BP: Your respective solo albums don't always have guest spots from the other half of the group. Is that a conscious decision, to differentiate them from actual Tanya Morgan albums?
Donwill: More or less, I think we’re always in the background of each other’s projects so much that we don’t even notice it. Like Von will have a line or two on my EP, or I’ll be helping him shape demos and just being a second set of ears. So it feels like I’m involved even if you don’t hear my voice on a song.
Von Pea: For years now I’ve looked at us like The Lox. People that say they want to see us with Ilyas must have missed out on The Lessondary album because we’re all on there…but that’s a sidebar. The Lox are always a part of each other’s albums as much as they will allow. I think it was a Sir Michael Rocks album where Chuck Inglish was just in the background talking on one of the skits. Shit like that’s cool to me.
BP: Any final thoughts or anything else you want people to know?
Donwill: YGWY$4 is my favorite Tanya Morgan album, and I really think anyone who has enjoyed our music will love it. Oh, also Ilyas told me to tell all of y’all out there listening that he really likes the album.
Von Pea: Please keep listening to YGWY$4. We took a long time to get it just right. We’re gonna do some solo stuff next, and then more Tanya Morgan. Also, I gave Ilyas 11 beats for his album that I think we’re all executive producing together.
BP: And the obligatory Albumism question: what are your five favorite albums of all time?
Donwill: This is a hard ass question, man. My current list is based on my mood and it includes Bilal’s Love for Sale, J Dilla’s Donuts, Michael Jackson’s Off the Wall, Threat’s Sickinnahead, and Stevie Wonder’s Music of My Mind.

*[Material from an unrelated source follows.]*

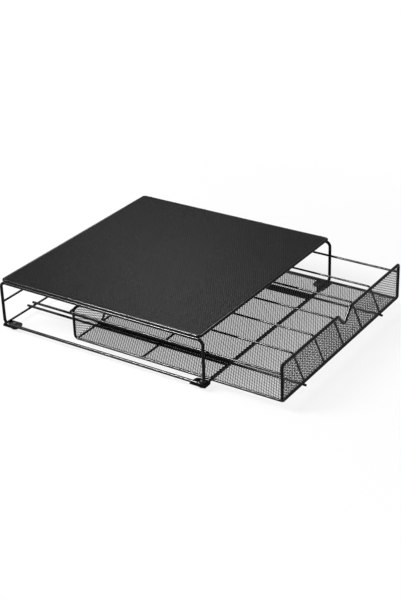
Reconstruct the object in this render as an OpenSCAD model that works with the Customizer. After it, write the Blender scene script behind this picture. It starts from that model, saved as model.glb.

Von Pea: In order of influence, mine are Big Daddy Kane’s It’s a Big Daddy Thing (Kane taught me what a super emcee sounds like), De La Soul’s De La Soul Is Dead (the art of creating a world within an album), A Tribe Called Quest’s Midnight Marauders (what a perfect hip hop album sounds like), The Roots’ Things Fall Apart (Sequencing and transitions, setting a mood), and Little Brother’s The Listening (proof you don’t need a “real” studio to make an album).